Being in Edinburgh for the Fringe was great for seeing people on top of their game, too. Aside from the wonderful performers at Stand Up Tragedy, I saw the shows of the following: sketch comedy group Casual Violence, storyteller Tim Ralphs, slam poet Sophia Walker, performance poet Lucy Ayrton, playwright Megan Cohen, a couple members of the sketch comedy group The Beta Males, comedian Brydie Lee Kennedy, character comedian Samantha Mann, comedian Tom Webb, weirdo rock opera gods The Mechanisms, cabaret duo The Ruby Darlings, and comedian Tamer Kattan. I recommend seeing whatever any of them is involved in, if you ever get a chance.
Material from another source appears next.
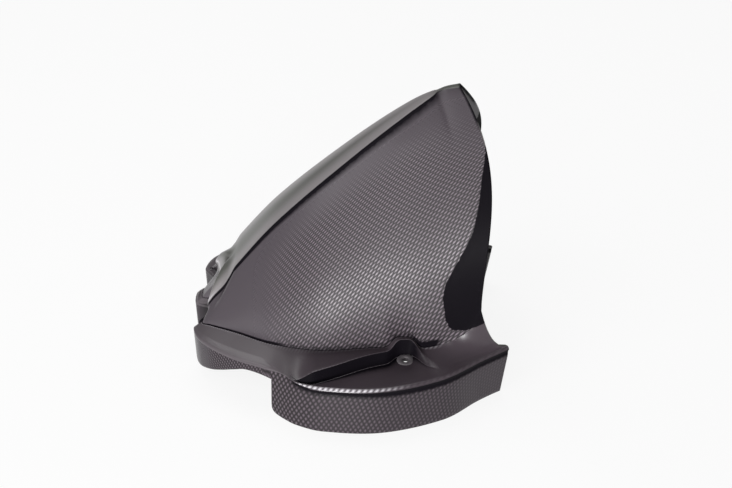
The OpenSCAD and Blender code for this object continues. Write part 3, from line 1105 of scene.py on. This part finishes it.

Being in Edinburgh for the Fringe meant being on a different schedule from most of the working world–getting up late, seeing shows or writing blog posts, flyering, running the show, seeing more shows, home late, wake up and repeat. But that’s the schedule I’m best at anyway, so I did just fine. Also, I drank a lot of Deuchars beer and ate a lot of chips from the chippie up the street. Liz and I befriended a few young Scottish kids, who wanted to hear about life in America. I befriended a woman on a bus who said every time she visits her family she buys a round-the-world ticket: South Africa to see her mom, Australia to visit one son, New York to visit the other son, back home. I stumbled upon a few places that feature in Ian Rankin’s novels, including the actual police station DI Rebus is based at, which pleased me greatly.
Dave has podcasted a few of the shows from the Fringe. A clips show with my third and best performance should be ready to go in late November, so I’ll let you know when that’s up. In the meantime, you can hear some of the acts I mentioned here if you head over to the Stand Up Tragedy website. Enjoy!
And who knows, maybe I’ll head back to the Fringe another time, at least just to see the incredible amount of creativity on display in one small city for three short weeks every year.